Netflix released the series July 15. It’s already rated five out of five stars with over 3,000 user reviews, making it one of the network’s hottest shows.

The show offers something for everyone. With ‘80s throwbacks like cassette mixtapes, extraterrestrials from a second dimension, government conspiracies and teen romance, it makes for a series the whole family can enjoy.

The sci-fi series casts the iconic Winona Ryder as Joyce Byers, a single mother living as an outcast in a small town in Indiana. Ryder is known for her memorable performances in the ‘90s and her role (literally and figuratively) in this Netflix original is just the beginning of an “adult” Ryder era.

“Stranger Things” also stars four adolescent best friends who bond over Dungeons and Dragons, science club and warding off their bullies as a team. It’s homage to black sheep everywhere ─ young and old.

The first episode, “Chapter One: The Vanishing of Will Byers”  sparks things off quick as Will, boy number four and son of Joyce Byers, immediately goes missing in a paranormal mystery that molds the entire season’s plot.

The fact that each hour-long episode is a different “chapter” is representative of how heavily weighted they are. That being said, attempting to watch multiple episodes in one sitting can be a lot to comprehend.  

Take it from someone who made the mistake of finishing the series in a single weekend, there are only eight episodes ─ savor them.

As for the quality of the series’ horror ─ it’s actually convincing. If you can’t handle watching scary movies on your own, then don’t attempt this. Even the soundtrack, compiled of mostly synthesizer, left me feeling tense with anticipation before the scary parts even occured.   

The on-going quest for Will forces Joyce, the boys, their older siblings and even the sheriff to get involved in trying to uncover what exactly is happening in their small town.

When they introduce Eleven, cast by Millie Bobby Brown, the psychokinetic government experiment escapee, the show gets another edge.

Now not only is there an “Is that an alien, a monster or am I seeing things because it’s 3 a.m.?” aspect, they now introduce top-secret government motives to take advantage of Eleven.
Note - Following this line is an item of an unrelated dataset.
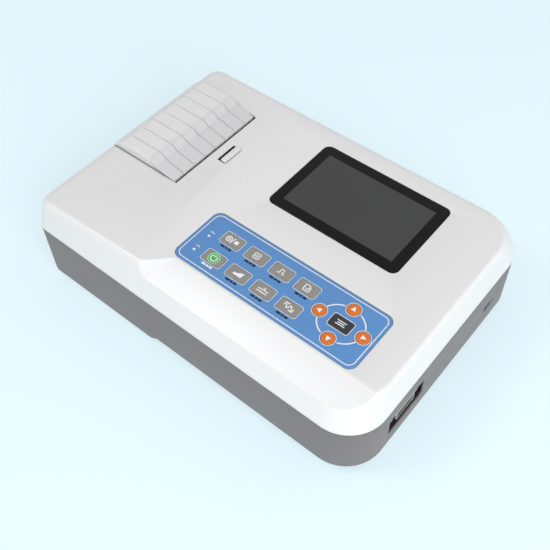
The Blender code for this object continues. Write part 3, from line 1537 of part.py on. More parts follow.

As the season progresses, all of these “strange” elements circle back to the small town, and we realize it’s all connected in some way or another.

All the while, each character is maturing as they have to battle what most would consider a living nightmare.

Leaving plenty of room for a second season, the finale “Chapter Eight: The upside down” left me feeling uneasy. Though they pretend their lives have been pieced back together, normalcy has yet to be restored. Will it ever be?